Investors are pouring billions of dollars into EV startups, and in the process are opening up opportunities for communities with formerly shuttered auto plants (e.g., Rivian and Lordstown Motors) and in states that previously weren’t players in the vehicle industry (Nevada and Arizona).

Autonomous Vehicle Development Continues
In addition to electrification, traditional automakers and high-tech companies continue to move forward on developing autonomous vehicle systems. While the pandemic may have temporarily slowed down some of these efforts, including the interruption of testing efforts and suspension of capital expenditures to conserve cash, there is little question that the move toward autonomy will continue.

Autonomous vehicles have quickly moved from novelty items developed by Silicon Valley tech companies to mainstream products under development by the traditional automakers. Silicon Valley giants, such as Apple and Google’s Waymo division, are spending billions and using their software expertise to accelerate the development of autonomous vehicle systems.

Numerous startup companies are working on various aspects of autonomous hardware and software.

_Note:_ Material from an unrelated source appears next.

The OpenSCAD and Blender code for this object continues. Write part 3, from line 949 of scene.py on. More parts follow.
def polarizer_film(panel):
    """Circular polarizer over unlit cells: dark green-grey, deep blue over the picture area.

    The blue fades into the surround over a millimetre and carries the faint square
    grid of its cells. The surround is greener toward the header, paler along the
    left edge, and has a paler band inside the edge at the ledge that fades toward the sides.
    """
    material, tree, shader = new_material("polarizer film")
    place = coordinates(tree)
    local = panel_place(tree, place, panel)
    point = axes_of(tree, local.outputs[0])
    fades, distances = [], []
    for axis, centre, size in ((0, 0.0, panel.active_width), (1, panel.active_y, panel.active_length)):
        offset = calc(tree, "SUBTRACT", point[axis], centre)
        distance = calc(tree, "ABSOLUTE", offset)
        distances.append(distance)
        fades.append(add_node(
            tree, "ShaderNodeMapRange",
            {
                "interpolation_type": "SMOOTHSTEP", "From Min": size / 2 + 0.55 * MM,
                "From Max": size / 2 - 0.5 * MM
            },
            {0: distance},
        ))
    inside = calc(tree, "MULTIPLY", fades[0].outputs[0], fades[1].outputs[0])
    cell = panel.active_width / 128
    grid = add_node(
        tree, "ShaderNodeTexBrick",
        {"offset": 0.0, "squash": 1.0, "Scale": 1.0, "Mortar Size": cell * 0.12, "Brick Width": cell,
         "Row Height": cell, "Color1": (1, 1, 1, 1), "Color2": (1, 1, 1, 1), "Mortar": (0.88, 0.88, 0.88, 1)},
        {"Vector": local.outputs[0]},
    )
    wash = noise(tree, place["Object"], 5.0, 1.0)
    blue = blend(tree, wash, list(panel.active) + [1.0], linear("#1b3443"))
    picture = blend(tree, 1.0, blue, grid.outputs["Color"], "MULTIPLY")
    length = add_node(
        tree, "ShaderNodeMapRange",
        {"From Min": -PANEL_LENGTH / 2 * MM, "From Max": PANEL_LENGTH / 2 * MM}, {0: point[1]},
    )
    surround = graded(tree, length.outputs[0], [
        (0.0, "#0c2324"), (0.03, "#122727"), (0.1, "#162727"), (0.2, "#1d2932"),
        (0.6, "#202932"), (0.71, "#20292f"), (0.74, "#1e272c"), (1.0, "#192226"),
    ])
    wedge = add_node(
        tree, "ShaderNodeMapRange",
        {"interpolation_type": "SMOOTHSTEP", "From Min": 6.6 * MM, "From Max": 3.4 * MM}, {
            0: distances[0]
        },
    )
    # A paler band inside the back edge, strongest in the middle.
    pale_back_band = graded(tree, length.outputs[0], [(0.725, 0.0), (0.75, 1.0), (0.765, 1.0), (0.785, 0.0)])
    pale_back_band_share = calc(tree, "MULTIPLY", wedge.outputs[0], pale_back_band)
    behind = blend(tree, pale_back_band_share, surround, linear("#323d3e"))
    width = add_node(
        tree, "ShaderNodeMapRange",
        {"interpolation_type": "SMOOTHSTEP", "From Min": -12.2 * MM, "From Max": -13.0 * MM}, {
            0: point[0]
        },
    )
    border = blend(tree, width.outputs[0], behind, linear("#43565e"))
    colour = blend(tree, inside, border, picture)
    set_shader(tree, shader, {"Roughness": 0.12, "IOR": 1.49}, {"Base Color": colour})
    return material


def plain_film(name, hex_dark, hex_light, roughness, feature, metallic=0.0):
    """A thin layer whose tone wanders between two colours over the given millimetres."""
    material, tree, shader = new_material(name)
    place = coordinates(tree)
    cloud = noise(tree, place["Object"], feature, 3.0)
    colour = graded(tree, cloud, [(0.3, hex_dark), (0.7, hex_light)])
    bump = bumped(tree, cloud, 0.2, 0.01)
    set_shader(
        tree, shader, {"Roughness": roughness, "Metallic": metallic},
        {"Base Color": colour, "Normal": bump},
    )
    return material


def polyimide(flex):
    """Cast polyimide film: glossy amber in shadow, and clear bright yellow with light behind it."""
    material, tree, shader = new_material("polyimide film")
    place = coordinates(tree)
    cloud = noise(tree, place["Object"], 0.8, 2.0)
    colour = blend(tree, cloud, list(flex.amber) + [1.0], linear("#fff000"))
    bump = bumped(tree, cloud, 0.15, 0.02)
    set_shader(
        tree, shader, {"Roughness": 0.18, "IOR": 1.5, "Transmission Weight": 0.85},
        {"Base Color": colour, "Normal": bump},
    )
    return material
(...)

Self-driving startup Argo AI, based in Pittsburgh, Pa., was recently valued at $7.5 billion — and its largest investors are Ford and Volkswagen. Argo is focused on developing an autonomous driver system, including the hardware and software for self-driving vehicles.

The speed with which autonomous vehicles will be adopted is a hot topic in the industry. Several of the traditional automakers and tech companies working on autonomous systems have cautioned that full autonomy — Level 5 autonomy — will be a long journey. But development efforts have accelerated. Waymo’s autonomous vehicle technology has logged over 20 million miles of real driving testing and 10 billion miles of simulated testing. Waymo’s fleet of self-driving Chrysler Pacifica minivans are chauffeuring passengers in the Phoenix area, without a person behind the wheel, as featured on a recent YouTube video.

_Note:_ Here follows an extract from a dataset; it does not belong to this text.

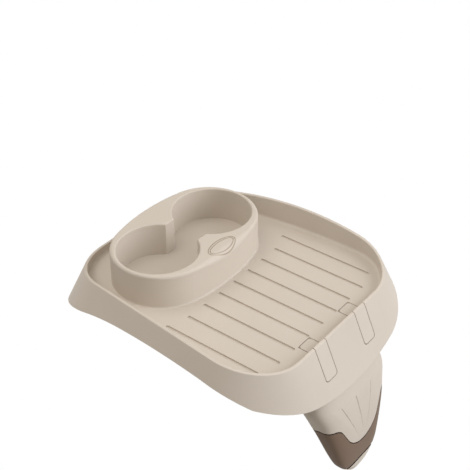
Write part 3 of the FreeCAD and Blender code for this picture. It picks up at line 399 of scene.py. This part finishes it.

Amazon recently upped the ante in the self-driving race by acquiring Zoox, a self-driving startup that has developed a bi-directional vehicle with no steering wheel. Amazon has made other investments in the self-driving space and reportedly is experimenting with self-driving trucks to ship cargo. GM’s Cruise unit recently unveiled a self-driving vehicle, and as mentioned above, Ford and VW are major investors in Argo AI.

Automated vehicles may one day alleviate projected labor shortages in the over-the-road trucking industry and can curb the spread of disease in future pandemics by enabling deliveries without human contact. The primary benefit of autonomous driving is the reduction of accidents, injuries, and deaths caused by vehicles driven by distracted or impaired drivers.

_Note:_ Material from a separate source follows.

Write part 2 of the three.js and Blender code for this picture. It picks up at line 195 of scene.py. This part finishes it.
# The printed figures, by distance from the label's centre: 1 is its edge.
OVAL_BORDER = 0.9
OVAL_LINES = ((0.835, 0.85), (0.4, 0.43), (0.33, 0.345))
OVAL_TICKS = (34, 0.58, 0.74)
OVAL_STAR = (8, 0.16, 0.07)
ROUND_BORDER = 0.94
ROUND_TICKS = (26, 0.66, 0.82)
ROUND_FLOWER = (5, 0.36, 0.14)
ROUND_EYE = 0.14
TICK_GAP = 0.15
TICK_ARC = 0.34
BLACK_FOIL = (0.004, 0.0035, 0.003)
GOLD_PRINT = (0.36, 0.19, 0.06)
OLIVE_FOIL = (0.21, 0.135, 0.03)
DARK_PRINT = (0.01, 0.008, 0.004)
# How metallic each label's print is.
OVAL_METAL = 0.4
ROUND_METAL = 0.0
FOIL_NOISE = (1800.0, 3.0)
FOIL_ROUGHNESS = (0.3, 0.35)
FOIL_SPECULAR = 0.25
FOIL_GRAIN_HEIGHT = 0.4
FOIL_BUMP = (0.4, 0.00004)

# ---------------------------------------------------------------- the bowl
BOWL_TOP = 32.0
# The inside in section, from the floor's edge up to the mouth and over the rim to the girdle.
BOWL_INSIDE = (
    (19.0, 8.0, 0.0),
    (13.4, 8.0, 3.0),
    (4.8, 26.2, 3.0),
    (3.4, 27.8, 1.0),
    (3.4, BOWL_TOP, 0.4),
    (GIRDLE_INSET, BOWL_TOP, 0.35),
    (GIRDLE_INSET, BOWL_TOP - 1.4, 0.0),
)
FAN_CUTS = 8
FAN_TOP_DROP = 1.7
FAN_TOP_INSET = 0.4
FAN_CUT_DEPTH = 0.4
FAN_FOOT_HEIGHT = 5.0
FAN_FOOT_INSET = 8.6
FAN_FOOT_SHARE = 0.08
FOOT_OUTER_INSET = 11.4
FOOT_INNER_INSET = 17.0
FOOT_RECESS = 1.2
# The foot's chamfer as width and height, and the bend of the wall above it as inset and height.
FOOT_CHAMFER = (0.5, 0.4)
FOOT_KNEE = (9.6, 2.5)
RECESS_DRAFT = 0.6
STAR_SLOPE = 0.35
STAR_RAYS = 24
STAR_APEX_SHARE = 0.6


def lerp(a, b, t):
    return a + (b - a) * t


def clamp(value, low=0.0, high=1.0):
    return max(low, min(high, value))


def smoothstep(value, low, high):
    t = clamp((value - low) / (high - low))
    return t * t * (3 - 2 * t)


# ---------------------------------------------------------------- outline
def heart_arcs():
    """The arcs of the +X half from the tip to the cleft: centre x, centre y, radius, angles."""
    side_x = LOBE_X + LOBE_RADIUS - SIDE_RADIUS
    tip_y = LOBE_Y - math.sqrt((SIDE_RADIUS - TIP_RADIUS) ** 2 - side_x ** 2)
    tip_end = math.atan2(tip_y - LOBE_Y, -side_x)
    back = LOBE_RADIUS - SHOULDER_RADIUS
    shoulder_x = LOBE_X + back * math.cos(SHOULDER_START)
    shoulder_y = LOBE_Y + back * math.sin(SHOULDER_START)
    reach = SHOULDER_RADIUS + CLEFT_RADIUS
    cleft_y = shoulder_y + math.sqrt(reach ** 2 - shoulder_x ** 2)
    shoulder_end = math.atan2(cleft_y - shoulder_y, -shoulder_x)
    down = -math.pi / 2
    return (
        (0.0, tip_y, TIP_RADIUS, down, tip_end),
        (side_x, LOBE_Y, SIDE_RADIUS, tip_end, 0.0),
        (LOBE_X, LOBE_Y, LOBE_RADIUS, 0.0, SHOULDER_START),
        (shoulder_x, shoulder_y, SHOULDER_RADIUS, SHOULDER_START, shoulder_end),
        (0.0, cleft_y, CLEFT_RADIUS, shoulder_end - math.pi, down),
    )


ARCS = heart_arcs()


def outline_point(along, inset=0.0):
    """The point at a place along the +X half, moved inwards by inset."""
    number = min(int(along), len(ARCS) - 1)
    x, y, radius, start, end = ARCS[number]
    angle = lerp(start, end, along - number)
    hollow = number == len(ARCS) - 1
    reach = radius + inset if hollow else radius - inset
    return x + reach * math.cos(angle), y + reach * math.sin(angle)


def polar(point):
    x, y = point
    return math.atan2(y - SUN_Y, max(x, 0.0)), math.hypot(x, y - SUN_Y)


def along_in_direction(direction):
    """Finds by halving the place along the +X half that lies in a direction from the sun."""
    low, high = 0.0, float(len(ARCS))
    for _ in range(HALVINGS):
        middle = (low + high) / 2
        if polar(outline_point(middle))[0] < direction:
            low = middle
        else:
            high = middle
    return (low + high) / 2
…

Regionalizing Supply Chains
The combination of the pandemic and the newly enacted USMCA is causing automakers in North America to rethink their global supply chains. The pandemic put global supply chains at risk, as parts plants around the world shut down. The USMCA, the successor trade agreement to NAFTA, is expected to increase vehicle parts sourcing within North America. The new agreement, one of the milestones of the Trump administration, took effect in July.

Under the USMCA, to qualify for tariff-free trade among the three countries, 75 percent of the finished vehicle content must be sourced in North America — an increase from NAFTA’s 62.5 percent content requirement. At least 40 percent of the manufacturing labor of the finished vehicles (45 percent for trucks) must be made at a wage rate of at least $16 per hour. In addition, 70 percent of the steel and aluminum used in auto production must be made in North America. The wage and metals requirements are new provisions that weren’t in NAFTA. The expected impact of the USMCA is that more auto parts and materials will be sourced within North America and the United States. For economic developers in the United States, this likely means more investment and jobs in the auto sector.